**What the exercise asks**
Your task is to copy the lines between the line containing "crock_body();" and the line containing "in imported if", counting both of those lines, and to emit nothing more.

**Provided data**
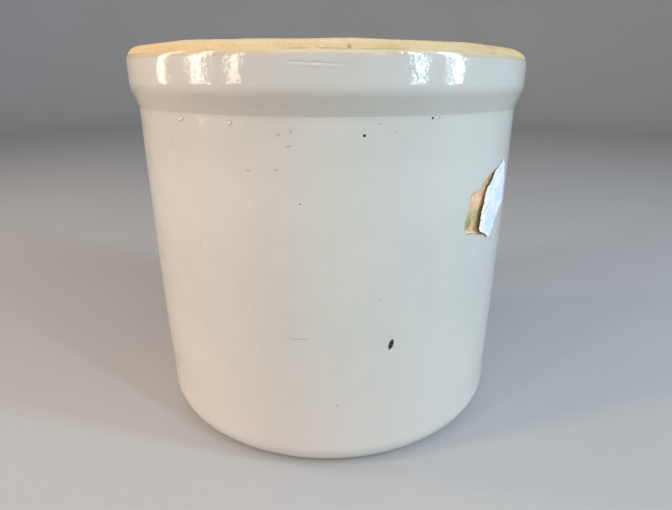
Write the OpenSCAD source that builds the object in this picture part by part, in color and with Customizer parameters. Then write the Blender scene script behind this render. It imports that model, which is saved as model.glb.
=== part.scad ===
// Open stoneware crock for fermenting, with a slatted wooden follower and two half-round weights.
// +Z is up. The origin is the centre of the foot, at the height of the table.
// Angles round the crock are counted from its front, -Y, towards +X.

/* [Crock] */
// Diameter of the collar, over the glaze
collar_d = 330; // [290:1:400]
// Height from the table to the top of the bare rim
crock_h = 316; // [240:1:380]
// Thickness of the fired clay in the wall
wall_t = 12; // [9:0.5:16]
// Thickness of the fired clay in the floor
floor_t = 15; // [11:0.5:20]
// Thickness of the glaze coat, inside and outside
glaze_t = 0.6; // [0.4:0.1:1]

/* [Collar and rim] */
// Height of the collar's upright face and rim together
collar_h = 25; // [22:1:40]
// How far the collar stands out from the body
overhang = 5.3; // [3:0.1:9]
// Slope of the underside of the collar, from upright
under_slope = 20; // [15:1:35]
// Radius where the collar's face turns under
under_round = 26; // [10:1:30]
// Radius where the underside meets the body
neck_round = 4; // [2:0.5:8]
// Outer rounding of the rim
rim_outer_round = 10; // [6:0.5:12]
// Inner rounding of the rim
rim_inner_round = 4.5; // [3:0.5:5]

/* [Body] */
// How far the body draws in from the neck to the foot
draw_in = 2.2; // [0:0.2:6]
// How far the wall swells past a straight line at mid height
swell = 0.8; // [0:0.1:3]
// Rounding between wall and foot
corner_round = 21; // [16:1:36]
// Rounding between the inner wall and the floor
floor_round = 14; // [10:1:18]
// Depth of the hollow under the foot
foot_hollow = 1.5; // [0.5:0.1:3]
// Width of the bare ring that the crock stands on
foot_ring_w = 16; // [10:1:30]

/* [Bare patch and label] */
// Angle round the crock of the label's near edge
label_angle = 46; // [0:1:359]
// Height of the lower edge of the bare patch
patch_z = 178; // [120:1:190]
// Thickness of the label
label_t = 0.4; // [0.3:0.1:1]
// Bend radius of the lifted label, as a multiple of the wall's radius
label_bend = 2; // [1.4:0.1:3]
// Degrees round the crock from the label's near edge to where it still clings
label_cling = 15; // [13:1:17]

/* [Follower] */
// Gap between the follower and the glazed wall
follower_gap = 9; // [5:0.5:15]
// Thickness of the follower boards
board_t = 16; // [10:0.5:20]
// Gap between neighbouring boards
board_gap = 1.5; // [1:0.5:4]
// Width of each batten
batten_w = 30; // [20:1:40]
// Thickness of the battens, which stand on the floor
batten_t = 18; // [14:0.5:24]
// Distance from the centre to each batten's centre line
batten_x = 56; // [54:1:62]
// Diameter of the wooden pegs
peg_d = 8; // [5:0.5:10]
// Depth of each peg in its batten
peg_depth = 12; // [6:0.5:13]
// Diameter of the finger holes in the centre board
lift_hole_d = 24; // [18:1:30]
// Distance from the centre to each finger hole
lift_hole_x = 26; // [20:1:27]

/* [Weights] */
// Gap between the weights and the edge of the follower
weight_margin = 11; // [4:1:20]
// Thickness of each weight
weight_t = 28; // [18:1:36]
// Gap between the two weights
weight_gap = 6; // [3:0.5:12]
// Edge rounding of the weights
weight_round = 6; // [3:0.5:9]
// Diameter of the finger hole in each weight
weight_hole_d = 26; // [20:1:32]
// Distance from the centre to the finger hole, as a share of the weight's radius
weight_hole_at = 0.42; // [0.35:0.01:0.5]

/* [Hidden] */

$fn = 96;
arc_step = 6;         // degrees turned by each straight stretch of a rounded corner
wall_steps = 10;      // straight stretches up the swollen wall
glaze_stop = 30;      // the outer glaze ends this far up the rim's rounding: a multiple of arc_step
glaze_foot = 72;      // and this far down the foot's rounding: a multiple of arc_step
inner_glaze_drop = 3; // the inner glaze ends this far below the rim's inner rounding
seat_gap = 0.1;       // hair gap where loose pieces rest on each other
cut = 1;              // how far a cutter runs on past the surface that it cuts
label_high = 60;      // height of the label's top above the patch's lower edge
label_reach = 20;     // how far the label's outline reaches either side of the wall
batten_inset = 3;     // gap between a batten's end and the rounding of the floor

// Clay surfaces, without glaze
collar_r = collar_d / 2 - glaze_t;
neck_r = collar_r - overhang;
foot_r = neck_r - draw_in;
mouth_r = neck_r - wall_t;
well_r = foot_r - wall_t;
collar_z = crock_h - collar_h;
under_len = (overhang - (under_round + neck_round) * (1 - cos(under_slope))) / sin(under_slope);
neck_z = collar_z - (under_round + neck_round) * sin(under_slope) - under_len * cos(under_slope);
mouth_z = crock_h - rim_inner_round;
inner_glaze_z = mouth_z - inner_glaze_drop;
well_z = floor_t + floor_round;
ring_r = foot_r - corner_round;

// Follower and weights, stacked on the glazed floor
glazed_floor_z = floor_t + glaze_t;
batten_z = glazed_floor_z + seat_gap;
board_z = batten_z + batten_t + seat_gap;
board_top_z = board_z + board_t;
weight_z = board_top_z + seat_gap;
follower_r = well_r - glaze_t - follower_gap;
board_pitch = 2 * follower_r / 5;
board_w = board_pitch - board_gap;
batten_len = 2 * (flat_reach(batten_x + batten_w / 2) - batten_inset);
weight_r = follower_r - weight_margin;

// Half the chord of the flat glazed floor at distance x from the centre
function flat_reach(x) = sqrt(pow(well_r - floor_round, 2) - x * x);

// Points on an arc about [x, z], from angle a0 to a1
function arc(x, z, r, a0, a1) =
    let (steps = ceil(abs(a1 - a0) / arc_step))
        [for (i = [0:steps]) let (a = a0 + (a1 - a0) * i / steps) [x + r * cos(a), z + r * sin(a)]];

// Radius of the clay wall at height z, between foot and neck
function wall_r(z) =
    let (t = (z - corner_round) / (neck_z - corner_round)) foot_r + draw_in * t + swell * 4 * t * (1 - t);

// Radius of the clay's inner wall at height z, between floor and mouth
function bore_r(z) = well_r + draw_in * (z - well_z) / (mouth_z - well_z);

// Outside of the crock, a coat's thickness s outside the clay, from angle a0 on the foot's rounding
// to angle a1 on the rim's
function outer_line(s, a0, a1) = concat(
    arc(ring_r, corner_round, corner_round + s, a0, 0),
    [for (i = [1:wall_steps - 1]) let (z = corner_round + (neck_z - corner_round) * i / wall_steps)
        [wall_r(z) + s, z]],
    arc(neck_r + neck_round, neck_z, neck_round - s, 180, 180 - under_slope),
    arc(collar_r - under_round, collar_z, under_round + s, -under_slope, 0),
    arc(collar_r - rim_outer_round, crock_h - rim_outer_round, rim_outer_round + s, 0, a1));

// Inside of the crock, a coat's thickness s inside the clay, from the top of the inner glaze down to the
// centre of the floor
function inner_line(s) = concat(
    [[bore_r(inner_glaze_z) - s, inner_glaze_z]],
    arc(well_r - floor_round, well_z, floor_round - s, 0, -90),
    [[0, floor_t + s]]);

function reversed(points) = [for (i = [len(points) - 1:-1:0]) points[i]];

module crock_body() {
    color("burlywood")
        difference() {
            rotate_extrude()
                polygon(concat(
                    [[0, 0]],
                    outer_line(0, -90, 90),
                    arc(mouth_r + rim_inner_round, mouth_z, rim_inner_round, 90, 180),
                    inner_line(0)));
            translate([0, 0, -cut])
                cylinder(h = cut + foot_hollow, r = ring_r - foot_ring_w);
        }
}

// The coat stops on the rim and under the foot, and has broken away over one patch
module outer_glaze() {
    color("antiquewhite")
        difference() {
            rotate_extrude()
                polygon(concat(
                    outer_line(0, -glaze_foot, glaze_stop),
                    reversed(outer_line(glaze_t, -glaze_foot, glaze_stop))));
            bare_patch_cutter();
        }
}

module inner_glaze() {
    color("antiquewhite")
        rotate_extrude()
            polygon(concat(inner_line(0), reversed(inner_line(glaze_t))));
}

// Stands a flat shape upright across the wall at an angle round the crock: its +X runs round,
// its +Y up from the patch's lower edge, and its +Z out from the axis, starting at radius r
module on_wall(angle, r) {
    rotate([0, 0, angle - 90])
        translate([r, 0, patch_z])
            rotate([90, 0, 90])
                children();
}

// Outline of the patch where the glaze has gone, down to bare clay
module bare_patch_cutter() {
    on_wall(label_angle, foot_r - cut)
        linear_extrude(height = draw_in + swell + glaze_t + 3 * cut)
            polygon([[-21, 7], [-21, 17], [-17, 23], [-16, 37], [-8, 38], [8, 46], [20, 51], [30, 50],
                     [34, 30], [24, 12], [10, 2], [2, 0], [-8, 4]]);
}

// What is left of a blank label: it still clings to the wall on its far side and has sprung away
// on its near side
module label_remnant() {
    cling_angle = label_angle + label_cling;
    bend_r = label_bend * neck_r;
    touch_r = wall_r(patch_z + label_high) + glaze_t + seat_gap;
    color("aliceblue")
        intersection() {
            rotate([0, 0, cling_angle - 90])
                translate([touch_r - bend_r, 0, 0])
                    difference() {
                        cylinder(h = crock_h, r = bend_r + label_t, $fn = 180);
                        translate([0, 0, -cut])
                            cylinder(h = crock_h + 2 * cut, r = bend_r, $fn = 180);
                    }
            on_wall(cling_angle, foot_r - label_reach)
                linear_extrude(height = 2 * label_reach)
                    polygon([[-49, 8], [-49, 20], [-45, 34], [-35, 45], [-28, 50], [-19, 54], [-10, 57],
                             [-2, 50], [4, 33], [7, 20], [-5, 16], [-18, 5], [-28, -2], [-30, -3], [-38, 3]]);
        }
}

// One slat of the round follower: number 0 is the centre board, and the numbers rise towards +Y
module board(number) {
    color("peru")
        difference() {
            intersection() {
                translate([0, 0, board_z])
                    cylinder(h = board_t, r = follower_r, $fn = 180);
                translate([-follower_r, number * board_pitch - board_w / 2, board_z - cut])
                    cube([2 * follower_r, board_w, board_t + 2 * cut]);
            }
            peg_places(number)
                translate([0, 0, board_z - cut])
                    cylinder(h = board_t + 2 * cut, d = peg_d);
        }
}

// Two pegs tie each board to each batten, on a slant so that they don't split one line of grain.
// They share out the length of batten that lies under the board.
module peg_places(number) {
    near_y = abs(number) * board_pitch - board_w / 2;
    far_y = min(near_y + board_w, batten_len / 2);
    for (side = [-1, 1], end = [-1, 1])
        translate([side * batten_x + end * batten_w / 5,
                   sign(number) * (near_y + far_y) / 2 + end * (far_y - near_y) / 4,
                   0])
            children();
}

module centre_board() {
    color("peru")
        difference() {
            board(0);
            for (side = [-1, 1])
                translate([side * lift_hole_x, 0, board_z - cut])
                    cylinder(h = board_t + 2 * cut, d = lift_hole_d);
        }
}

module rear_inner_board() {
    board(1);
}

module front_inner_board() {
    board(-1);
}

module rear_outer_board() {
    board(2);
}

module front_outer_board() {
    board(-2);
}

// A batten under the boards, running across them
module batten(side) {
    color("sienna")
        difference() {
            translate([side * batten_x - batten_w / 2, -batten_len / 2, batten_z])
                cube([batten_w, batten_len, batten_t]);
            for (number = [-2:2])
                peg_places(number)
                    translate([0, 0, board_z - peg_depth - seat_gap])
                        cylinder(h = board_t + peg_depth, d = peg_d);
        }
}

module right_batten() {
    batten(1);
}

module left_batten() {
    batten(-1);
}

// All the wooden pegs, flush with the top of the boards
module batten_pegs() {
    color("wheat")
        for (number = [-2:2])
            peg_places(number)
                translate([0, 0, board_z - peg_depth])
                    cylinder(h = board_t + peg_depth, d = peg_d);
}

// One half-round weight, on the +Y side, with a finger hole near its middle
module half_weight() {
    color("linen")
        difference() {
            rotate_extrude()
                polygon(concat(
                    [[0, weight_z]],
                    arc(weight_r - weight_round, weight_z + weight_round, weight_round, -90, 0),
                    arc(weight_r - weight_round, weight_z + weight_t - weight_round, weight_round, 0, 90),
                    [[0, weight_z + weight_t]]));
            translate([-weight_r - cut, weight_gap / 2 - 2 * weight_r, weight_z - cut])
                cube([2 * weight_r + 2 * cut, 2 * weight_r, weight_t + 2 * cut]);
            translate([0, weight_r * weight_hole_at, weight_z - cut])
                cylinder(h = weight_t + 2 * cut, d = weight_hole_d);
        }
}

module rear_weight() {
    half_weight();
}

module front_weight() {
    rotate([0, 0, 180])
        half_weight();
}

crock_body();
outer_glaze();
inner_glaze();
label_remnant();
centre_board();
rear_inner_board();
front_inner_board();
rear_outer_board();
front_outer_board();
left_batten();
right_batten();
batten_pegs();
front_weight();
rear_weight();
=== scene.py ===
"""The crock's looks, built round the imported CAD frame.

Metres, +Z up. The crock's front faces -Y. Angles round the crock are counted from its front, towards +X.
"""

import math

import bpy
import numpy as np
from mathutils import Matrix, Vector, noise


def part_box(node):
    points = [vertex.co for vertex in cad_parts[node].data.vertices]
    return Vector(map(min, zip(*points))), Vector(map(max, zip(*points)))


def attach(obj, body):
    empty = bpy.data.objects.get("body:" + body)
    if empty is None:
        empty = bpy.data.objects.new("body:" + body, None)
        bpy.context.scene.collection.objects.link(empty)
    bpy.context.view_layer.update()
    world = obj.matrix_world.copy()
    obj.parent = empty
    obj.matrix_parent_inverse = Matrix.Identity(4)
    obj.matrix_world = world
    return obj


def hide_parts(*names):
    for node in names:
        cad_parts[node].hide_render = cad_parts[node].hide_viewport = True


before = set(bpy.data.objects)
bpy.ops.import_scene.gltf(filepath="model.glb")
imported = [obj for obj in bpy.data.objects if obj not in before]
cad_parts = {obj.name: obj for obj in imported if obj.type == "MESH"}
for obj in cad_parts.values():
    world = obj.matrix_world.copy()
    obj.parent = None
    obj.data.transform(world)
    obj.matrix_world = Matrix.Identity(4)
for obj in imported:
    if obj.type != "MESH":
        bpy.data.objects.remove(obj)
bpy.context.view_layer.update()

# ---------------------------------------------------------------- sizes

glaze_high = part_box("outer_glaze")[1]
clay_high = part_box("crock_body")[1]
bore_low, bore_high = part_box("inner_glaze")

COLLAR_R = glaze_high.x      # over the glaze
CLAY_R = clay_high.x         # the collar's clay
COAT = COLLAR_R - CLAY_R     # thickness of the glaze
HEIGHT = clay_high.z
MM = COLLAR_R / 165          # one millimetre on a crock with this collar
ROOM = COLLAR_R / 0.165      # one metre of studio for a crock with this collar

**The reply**
crock_body();
outer_glaze();
inner_glaze();
label_remnant();
centre_board();
rear_inner_board();
front_inner_board();
rear_outer_board();
front_outer_board();
left_batten();
right_batten();
batten_pegs();
front_weight();
rear_weight();
=== scene.py ===
"""The crock's looks, built round the imported CAD frame.

Metres, +Z up. The crock's front faces -Y. Angles round the crock are counted from its front, towards +X.
"""

import math

import bpy
import numpy as np
from mathutils import Matrix, Vector, noise


def part_box(node):
    points = [vertex.co for vertex in cad_parts[node].data.vertices]
    return Vector(map(min, zip(*points))), Vector(map(max, zip(*points)))


def attach(obj, body):
    empty = bpy.data.objects.get("body:" + body)
    if empty is None:
        empty = bpy.data.objects.new("body:" + body, None)
        bpy.context.scene.collection.objects.link(empty)
    bpy.context.view_layer.update()
    world = obj.matrix_world.copy()
    obj.parent = empty
    obj.matrix_parent_inverse = Matrix.Identity(4)
    obj.matrix_world = world
    return obj


def hide_parts(*names):
    for node in names:
        cad_parts[node].hide_render = cad_parts[node].hide_viewport = True


before = set(bpy.data.objects)
bpy.ops.import_scene.gltf(filepath="model.glb")
imported = [obj for obj in bpy.data.objects if obj not in before]
cad_parts = {obj.name: obj for obj in imported if obj.type == "MESH"}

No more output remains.